• What is required:
Find the lines that include the string "copy" and report how many there are. Give no other text.

## BEGIN

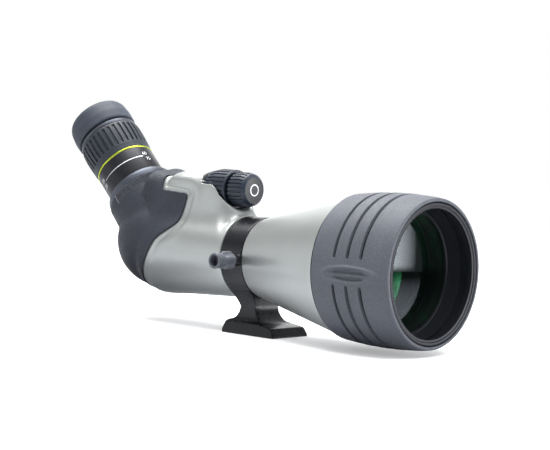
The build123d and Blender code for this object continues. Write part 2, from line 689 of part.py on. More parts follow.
def eyepiece_mount_ring():
    """Grey flange that clamps the eyepiece onto the housing's neck."""
    return turned(EYEPIECE, [
        (MOUNT_RING_START, BAYONET_RADIUS + 0.1), (MOUNT_RING_START, 27.4),
        (MOUNT_RING_END - 0.8, 27.4), (MOUNT_RING_END, 26.6),
        (MOUNT_RING_END, BAYONET_RADIUS + 0.1),
    ])


def eyepiece_body():
    """Fixed tube of the eyepiece with straight slots for the lens groups' pins."""
    body = turned(EYEPIECE, [
        (46.0, BODY_BORE), (46.0, BAYONET_RADIUS), (SCALE_START - 0.9, BAYONET_RADIUS),
        (SCALE_START - 0.9, 23.0), (SCALE_START - 0.2, 23.0), (SCALE_START - 0.2, BODY_RADIUS),
        (134.9, BODY_RADIUS), (134.9, BODY_BORE),
    ])
    for group_span, rate in group_motions():
        middle = sum(group_span) / 2
        low = middle + min(rate * ZOOM_MIN_DEG, rate * ZOOM_MAX_DEG) - PIN_RADIUS - 0.3
        high = middle + max(rate * ZOOM_MIN_DEG, rate * ZOOM_MAX_DEG) + PIN_RADIUS + 0.3
        slot = EYEPIECE * Pos(0, 0, (low + high) / 2) * Box(60.0, 2 * PIN_RADIUS + 0.1, high - low)
        body = body - slot
    return body


def group_motions():
    return (
        (FIELD_GROUP, FIELD_TRAVEL_MM_PER_DEG),
        (VARIATOR_GROUP, VARIATOR_TRAVEL_MM_PER_DEG),
    )


def cam_slots(middle, rate):
    """Helical slots that the cam pins follow: one cut for every few degrees of zoom."""
    step = 4.0
    count = round((ZOOM_MAX_DEG - ZOOM_MIN_DEG) / step)
    cuts = []
    for i in range(count + 1):
        angle = ZOOM_MIN_DEG + step * i
        pin = EYEPIECE * Pos(0, 0, middle + rate * angle) * Rot(0, 90, 0) * Cylinder(PIN_RADIUS + 0.25, 60)
        cuts.append(rotated(pin, EYEPIECE, -angle))
    return cuts


def zoom_cam_sleeve():
    """Rotating sleeve under the scale and the grip; its slots drive the lens groups."""
    sleeve = tube(EYEPIECE, SCALE_START, GRIP_END - 0.4, CAM_OUTER, CAM_INNER)
    for group_span, rate in group_motions():
        sleeve = sleeve - cam_slots(sum(group_span) / 2, rate)
    return sleeve


def zoom_scale_ring():
    """Black ring that carries the magnification scale."""
    return turned(EYEPIECE, [
        (SCALE_START, CAM_OUTER + 0.02), (SCALE_START, 23.2), (SCALE_START + 0.5, 23.7),
        (ACCENT_START - 0.05, 23.7), (ACCENT_START - 0.05, CAM_OUTER + 0.02),
    ])


def accent_ring():
    return turned(EYEPIECE, [
        (ACCENT_START, CAM_OUTER + 0.02), (ACCENT_START, 23.75), (ACCENT_START + 0.3, 24.0),
        (GRIP_START - 0.35, 24.0), (GRIP_START - 0.05, 23.75), (GRIP_START - 0.05, CAM_OUTER + 0.02),
    ])


def zoom_grip():
    """Rubber grip with a smooth lower band and ribs above it."""
    grip = turned(EYEPIECE, [
        (GRIP_START, CAM_OUTER + 0.02), (GRIP_START, 23.6), (GRIP_START + 0.4, 24.0),
        (RIBS_START - 0.4, 24.1), (RIBS_START, 24.3), (100.0, 24.9), (107.0, 25.1),
        (113.0, 24.8), (GRIP_END, 24.2), (GRIP_END, CAM_OUTER + 0.02),
    ])
    return ribbed(grip, EYEPIECE, ZOOM_RIBS, RIBS_START + 0.8, 111.8, 25.1, 2.5, 1.1)


def lens_cell(span, lens_radius):
    """Sliding cell: a tube with a rear shoulder."""
    start, end = span
    return turned(EYEPIECE, [
        (start, lens_radius - 1.0), (start, BODY_BORE - 0.06), (end, BODY_BORE - 0.06),
        (end, lens_radius + 0.03), (start + 1.5, lens_radius + 0.03), (start + 1.5, lens_radius - 1.0),
    ]) - cam_pin_holes(span)


def cam_pin_holes(span):
    return EYEPIECE * Pos(0, 0, sum(span) / 2) * Rot(0, 90, 0) * Cylinder(PIN_RADIUS + 0.01, 60)


def cam_pins(span):
    """Two pins, on opposite sides, that reach out through the slots."""
    pin = EYEPIECE * Pos(0, 0, sum(span) / 2) * Rot(0, 90, 0)
    length = CAM_OUTER - 0.4 - 14.6
    offset = 14.6 + length / 2
    return group([pin * Pos(0, 0, side * offset) * Cylinder(PIN_RADIUS, length) for side in (-1, 1)])


def eyepiece_optics():
    parts["field_group_cell"] = lens_cell(FIELD_GROUP, 13.5)
    parts["field_group_lens"] = lens(EYEPIECE, 73.55, 79.0, 13.5, 0.8, 1.5)
    parts["field_group_pins"] = cam_pins(FIELD_GROUP)
    parts["variator_cell"] = lens_cell(VARIATOR_GROUP, 13.5)
    parts["variator_lens"] = lens(EYEPIECE, 97.55, 103.0, 13.5, 1.8, 2.2)
    parts["variator_pins"] = cam_pins(VARIATOR_GROUP)
    parts["field_stop"] = tube(EYEPIECE, 52.0, 54.0, BODY_BORE - 0.05, 10.5)
    parts["eye_lens_shoulder_ring"] = tube(EYEPIECE, 120.0, 123.0, BODY_BORE - 0.05, 13.6)
    parts["eye_lens"] = lens(EYEPIECE, 123.05, 130.0, BODY_BORE - 0.1, 0.9, 2.4)
    parts["eye_lens_retainer"] = turned(EYEPIECE, [
        (130.05, 13.9), (130.05, BODY_BORE - 0.05), (134.4, BODY_BORE - 0.05), (134.4, 14.9),
    ])


# ---- Twist-up eyecup -----------------------------------------------------------

KEY_RADIUS = 20.1
SLEEVE_INNER = 20.4
KEY_COUNT = 3


def eyecup_base_ring():
    """Metal band between the zoom grip and the eyecup."""
    return turned(EYEPIECE, [
        (GRIP_END + 0.4, BODY_RADIUS + 0.02), (GRIP_END + 0.4, 23.4), (GRIP_END + 0.9, 23.9),
        (117.6, 23.9), (118.2, 23.2), (118.2, 21.8), (EYECUP_START - 0.3, 21.8),
        (EYECUP_START - 0.3, BODY_RADIUS + 0.02),
    ])


def eyecup_key_ring():
    """Turning ring whose lugs carry the eyecup round while it rises."""
    ring = tube(EYEPIECE, EYECUP_START, 133.2, KEY_RADIUS, BODY_RADIUS + RUNNING)
    lug = EYEPIECE * Pos(KEY_RADIUS + 0.1, 0, 131.4) * Box(1.2, 2.6, 3.6)
    return ring + around(lug, EYEPIECE, KEY_COUNT)


def eyecup_sleeve():
    """Rigid inner sleeve of the eyecup, grooved for the key ring's lugs."""
    sleeve = tube(EYEPIECE, EYECUP_START + 0.4, 136.6, 22.4, SLEEVE_INNER)
    groove = EYEPIECE * Pos(KEY_RADIUS + 0.2, 0, 127.0) * Box(1.8, 2.8, 16.0)
    return sleeve - around(groove, EYEPIECE, KEY_COUNT)


def eyecup_rubber():
    """Soft cup over the sleeve, rolled over at the eye end."""
    wall = Spline((22.45, EYECUP_START), (24.4, EYECUP_START + 0.9), (24.5, 127.0),
                  (24.0, 134.6), (21.8, EYECUP_END), (19.5, 138.0), (18.9, 136.7))
    outline = [
        wall,
        Line(wall @ 1, (22.45, 136.7)),
        Line((22.45, 136.7), wall @ 0),
    ]
    return EYEPIECE * revolve(Plane.XZ * make_face(outline), Axis.Z)


def eyecup_snap_ring():
    """Keeps the key ring on the eyepiece body."""
    return tube(EYEPIECE, 133.3, 134.3, BODY_RADIUS + 1.3, BODY_RADIUS + 0.02)


# ---- Assembly ------------------------------------------------------------------

parts["tripod_foot_collar"] = foot_and_collar()
parts["collar_liner"] = collar_liner()
parts["tripod_thread_insert"] = thread_insert()
parts["lock_knob"] = lock_knob()
parts["lock_screw"] = lock_screw()
parts["lock_shoe"] = lock_shoe()
parts["main_barrel"] = main_barrel()
parts["objective_cell"] = objective_cell()
parts["objective_seal"] = objective_seal()
objective_glass()
parts["objective_armour"] = objective_armour()
parts["sunshade_tube"] = sunshade_tube()
parts["sunshade_friction_ring"] = sunshade_friction_ring()
parts["front_baffle"] = baffle(60.0, 33.0)
parts["rear_baffle"] = baffle(25.0, 28.0)
parts["prism_housing"] = prism_housing()
parts["rear_armour"] = rear_armour()
parts["roof_prism"] = roof_prism()
parts["prism_bracket"] = prism_bracket()
parts["prism_springs"] = prism_springs()
parts["focus_guide_rods"] = group([rod(-1, ROD_RADIUS), rod(1, ROD_RADIUS)])
parts["focus_carriage"] = focus_carriage()
parts["focus_lens"] = focus_lens()
parts["focus_lens_ring"] = focus_lens_ring()
parts["focus_bushing"] = focus_bushing()
parts["focus_lead_screw"] = focus_lead_screw()
parts["ball_cage"] = ball_cage()
parts["drive_balls"] = drive_balls()
parts["coarse_drum"] = coarse_drum()
parts["coarse_focus_ring"] = coarse_focus_ring()
parts["fine_focus_knob"] = fine_focus_knob()
parts["fine_focus_shaft"] = fine_focus_shaft()
parts["knob_screw"] = knob_screw()
parts["knob_cap"] = knob_cap()
parts["eyepiece_mount_ring"] = eyepiece_mount_ring()
parts["eyepiece_body"] = eyepiece_body()
eyepiece_optics()
parts["zoom_cam_sleeve"] = zoom_cam_sleeve()
parts["zoom_scale_ring"] = zoom_scale_ring()
parts["accent_ring"] = accent_ring()
parts["zoom_grip"] = zoom_grip()
parts["eyecup_base_ring"] = eyecup_base_ring()
parts["eyecup_key_ring"] = eyecup_key_ring()
parts["eyecup_sleeve"] = eyecup_sleeve()
parts["eyecup_rubber"] = eyecup_rubber()
parts["eyecup_snap_ring"] = eyecup_snap_ring()

os.makedirs("parts", exist_ok=True)
for name, shape in parts.items():
    export_step(shape, f"parts/{name}.step")
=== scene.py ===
import json
import math

import bmesh
import bpy
import numpy as np
from mathutils import Matrix, Vector

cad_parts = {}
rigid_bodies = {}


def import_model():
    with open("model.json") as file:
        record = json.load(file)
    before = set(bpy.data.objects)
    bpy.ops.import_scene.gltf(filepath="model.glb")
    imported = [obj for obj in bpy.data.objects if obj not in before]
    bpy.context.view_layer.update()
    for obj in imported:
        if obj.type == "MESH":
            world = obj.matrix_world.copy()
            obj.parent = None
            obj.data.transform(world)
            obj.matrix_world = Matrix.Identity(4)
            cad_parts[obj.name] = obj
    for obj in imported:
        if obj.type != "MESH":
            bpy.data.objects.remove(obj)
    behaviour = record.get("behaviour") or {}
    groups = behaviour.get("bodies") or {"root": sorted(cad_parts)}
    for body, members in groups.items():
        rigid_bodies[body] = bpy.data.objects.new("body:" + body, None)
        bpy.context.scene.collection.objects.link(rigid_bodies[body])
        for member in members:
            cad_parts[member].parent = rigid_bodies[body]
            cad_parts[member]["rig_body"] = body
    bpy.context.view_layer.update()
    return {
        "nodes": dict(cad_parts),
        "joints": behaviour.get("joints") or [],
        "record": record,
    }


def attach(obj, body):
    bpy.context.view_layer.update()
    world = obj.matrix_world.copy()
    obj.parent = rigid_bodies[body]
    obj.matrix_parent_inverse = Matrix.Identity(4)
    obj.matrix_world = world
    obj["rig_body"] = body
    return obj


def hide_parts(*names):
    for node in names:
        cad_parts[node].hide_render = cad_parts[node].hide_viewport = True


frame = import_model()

# The looks of an angled zoom spotting scope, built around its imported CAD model.
# Outlines and offsets are in millimetres along and around one of the design's
# axes; objects are in metres in the frame's own coordinates.

MM = 0.001

# ---- Axes of the design ---------------------------------------------------------


class Place:
    """A straight axis: where it starts, where it points, and where angle 0 looks."""

    def __init__(self, origin, axis, zero):
        self.origin = np.array(origin, float)
        self.axis = np.array(axis, float) / np.linalg.norm(axis)
        self.zero = np.array(zero, float) / np.linalg.norm(zero)
        self.side = np.cross(self.axis, self.zero)

    def points(self, height, radius, angle):
        """Points in metres from arrays of height, radius (mm) and angle (radians)."""
        out = np.cos(angle)[..., None] * self.zero + np.sin(angle)[..., None] * self.side
        return self.origin + MM * (height[..., None] * self.axis + radius[..., None] * out)

    def measure(self, points):
        """Height, radius (mm) and angle of points given in metres."""
        offset = (points - self.origin) / MM
        height = offset @ self.axis
        across, aside = offset @ self.zero, offset @ self.side
        return height, np.hypot(across, aside), np.arctan2(aside, across)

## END

• Exercise result:
2